Miles of seacoast led to a strong focus on seafood—cod, salmon, herring and other cold-water species are poached, braised, cured, smoked, dried or pickled. Shrimp and crayfish also appear frequently, as do game, pork and sausage, with root vegetables, such as potatoes, carrots and parsnips as accompaniments. Berries, cherries and other fruits are turned into sauces and preserves. Scandinavia also has a cheesemaking heritage, boasting varieties including Norwegian Jarlsberg, Geitost, Gjetost, Snofrisk and Ridder, Danish havarti and Swedish fontina.

Morten Sohlberg, owner/executive chef of Smorgas Chef Restaurant Group in New York City, menus a wide selection of Nordic specialties. Classics like Swedish meatballs with lingonberries and aquavit-cured Gravlaks (salmon) are very popular, as are made-from-scratch blinis and potato pancakes. “I employ a meatball chef, who uses a recipe derived from about 80 different versions. We sell around 100,000 meatballs a month,” he reports.

Another top seller is the Coldwater Shrimp Sandwich or Salad. Sohlberg specs coldwater shrimp that are caught in Northern Europe, then cooked seconds later in sea water and immediately frozen “so they taste like they just came off the boat. It makes a huge difference,” he says.

Although tradition is important to Sohlberg, he approaches ingredients with modern touches. The same shrimp go into Shrimp Brulee with spicy aioli flavored with ginger and pepper. And his Gravlaks Croquettes are potato fingers fried with a line of salmon to resemble sushi. He takes a modern approach to purchasing, too. “I don’t use a broadliner; I buy from specialty vendors and my own driver goes to wholesale clubs and greenmarkets.” Sohlberg also forages for chanterelles in the Catskills and is exploring land upstate to grow and supply produce.

At New York City’s Aquavit, executive chef Marcus Jernmark works directly with local farmers to purchase as much meat and produce as possible. “My lamb comes from a Swedish farmer in New Jersey—it’s the best farm-to-table experience,” he notes. “I’m trying to line up a pork supply from his neighbor who raises pigs.” Jernmark’s goal: stay true to ingredients that have Swedish roots but can be sourced close to home.

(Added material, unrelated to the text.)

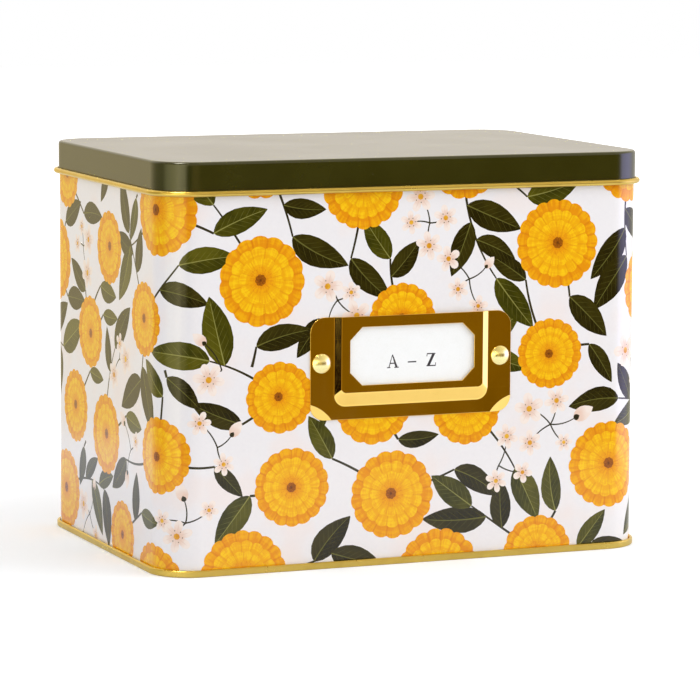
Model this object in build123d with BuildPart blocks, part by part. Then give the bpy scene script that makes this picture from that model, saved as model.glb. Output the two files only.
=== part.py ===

Local sourcing is in step with the “Nordic Kitchen Manifesto,” formulated in 2004. It emphasizes local, seasonal foods, small-scale production and preservation of the food culture. Jernmark is on the same page, focusing on techniques like smoking, curing, drying and pickling that are true to the Scandinavian culinary legacy. “Pickling really distinguishes the cooking, so I’m playing a lot with vinegars, sugar and salt to balance sweet, tart and salty flavors,” he says. His Jarlsberg cheese tartlet with smoked trout caviar and pickled cucumber is an example. “I want to reflect what’s best in Scandinavian cuisine while taking Aquavit into a new era,” he explains.